E la serie non dà un peso solo in senso metaforico alla questione: tu, spettatore/lettore, senti su di te, sul tuo collo e sulla tua schiena, la fatica dei personaggi che cercano di scuotersi di dosso tutte le loro zavorre. Li vedi dimenarsi come pesci catturati in una rete, li vedi soffrire e li vedi lottare, e una parte di te lotta con loro.  A questo ha portato Nine Perfect Strangers. A uno scenario di totale immedesimazione, e il merito gli va dato tutto. E va dato anche agli attori, che hanno incarnato perfettamente – e spesso sono andati oltre – il copione.

I personaggi infatti hanno il tempo di crescere, di lottare contro le regole, contro l’ambiente, contro se stessi e contro gli altri per compiere un atto tra i più difficili nell’era in cui ci troviamo: riaffermare se stessi. Accettarsi. Forse Tranquillum House voleva fare quello. Ma qui rimane il problema della serie, che ci riporta al titolo: una scommessa molto poco azzardata. Si sono affidati a grandissimi attori per mascherare qualcosa che non va.
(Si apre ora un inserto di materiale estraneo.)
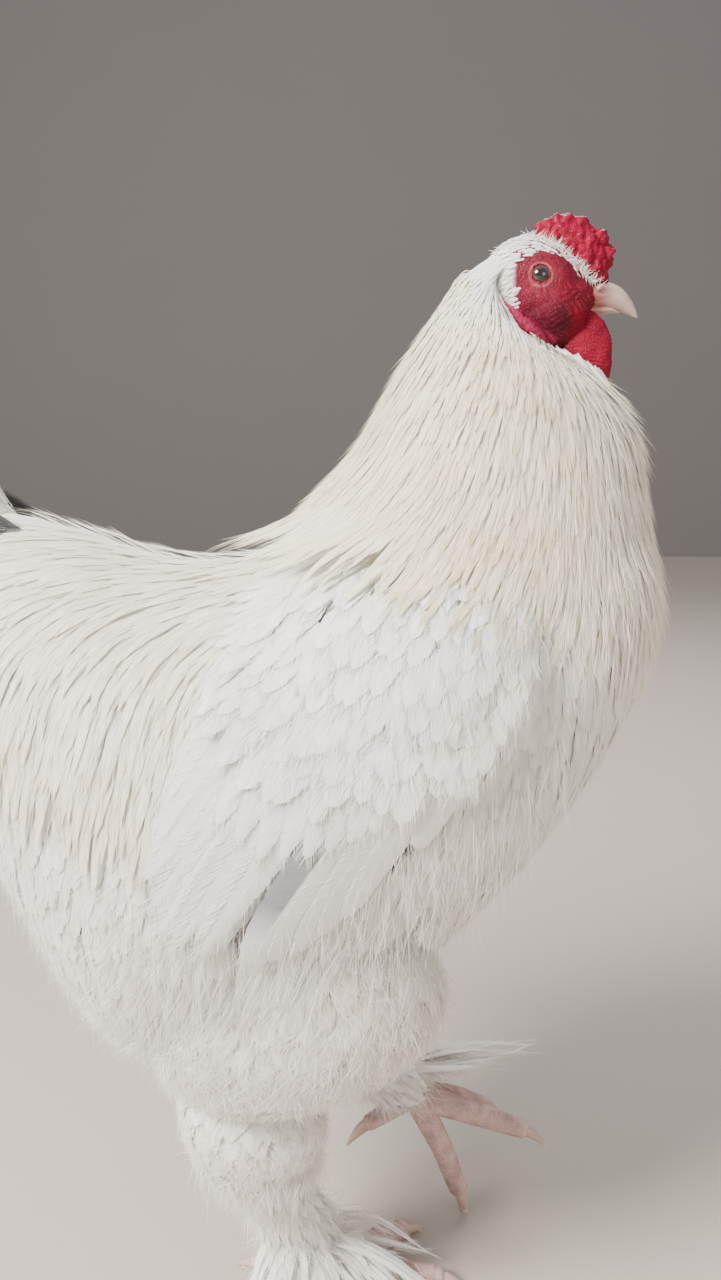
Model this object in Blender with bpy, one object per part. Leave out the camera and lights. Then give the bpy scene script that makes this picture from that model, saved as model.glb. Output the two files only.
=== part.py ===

Perché questo problema sempre di più, ormai, infetta le storie che passano suo nostri schermi.

Nine Perfect Strangers è lo specchio dei prodotti di oggi: una storia che viene raccontata a metà

È un miscuglio. Di generi. Tra thriller, dramma, comedy e un pizzico di horror che rimane in sospeso, come una parola non detta. Di stili. Tra inquadrature a campo largo, flashback registrati da una telecamera “mossa”, luci sature e bui troppo bui.

L’idea è interessante, molto interessante. Le basi c’erano tutte per creare un racconto introspettivo, che lasciasse il segno. Ma purtroppo non è bastato. La paura di creare un prodotto che non piacesse al pubblico generalista ha portato di nuovo a una storia che ha tanti – forse troppi – miscugli. Il cast, la fotografia e le inquadrature sui personaggi, però, salvano molto, se non tutto. Un prodotto da vedere, perché tra le sue mille contraddizioni si è preso un istante per fare un respiro profondo e cercare quel particolare nei suoi personaggi, nelle loro lacrime e nelle loro risate, nella stranezza della direttrice e nella rabbia di un ex atleta che non ce l’ha fatta. Un istante che non andrà sprecato, perché vi regalerà la cosa più preziosa che una serie può fare al giorno d’oggi: offrirvi spunti su cui riflettere. E al giorno d’oggi non è una cosa da dare per scontata. Proprio per niente.